12. Scenario-Based Questions: For scenario questions, read carefully to identify the system's impact level, the organization's regulatory environment, and any triggering events. These clues will guide you to the correct review frequency answer.
13. Remember the Hierarchy: Organizational-level monitoring strategy → System-level continuous monitoring plan → Individual control assessment schedules. Questions may test whether you understand this hierarchy.
14. Documentation Matters: The correct answer often emphasizes that the review frequency must be documented in the continuous monitoring strategy or the SSP. Simply conducting reviews without documentation does not demonstrate compliance.
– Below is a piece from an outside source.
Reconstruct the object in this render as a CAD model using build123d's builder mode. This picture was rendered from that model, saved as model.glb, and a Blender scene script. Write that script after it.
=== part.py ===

15. Stakeholder Communication: Review results must be communicated to the AO and other stakeholders in a timely manner. If a question asks about the next step after completing a review, reporting findings to the appropriate authority is typically the correct answer.
Summary
Ongoing compliance review frequency is a foundational concept in governance, risk, and compliance management. It ensures that an organization's security controls and compliance posture remain effective and aligned with regulatory requirements over time. The frequency is determined by a risk-based approach, considering system impact levels, regulatory mandates, control volatility, and organizational context. For the CGRC exam, focus on understanding the risk-based rationale for setting frequencies, the roles and responsibilities involved, the relationship to continuous monitoring strategies, and the distinction between scheduled and event-driven reviews. Mastery of this topic demonstrates your ability to ensure that compliance is maintained as an ongoing, dynamic process rather than a static, point-in-time activity.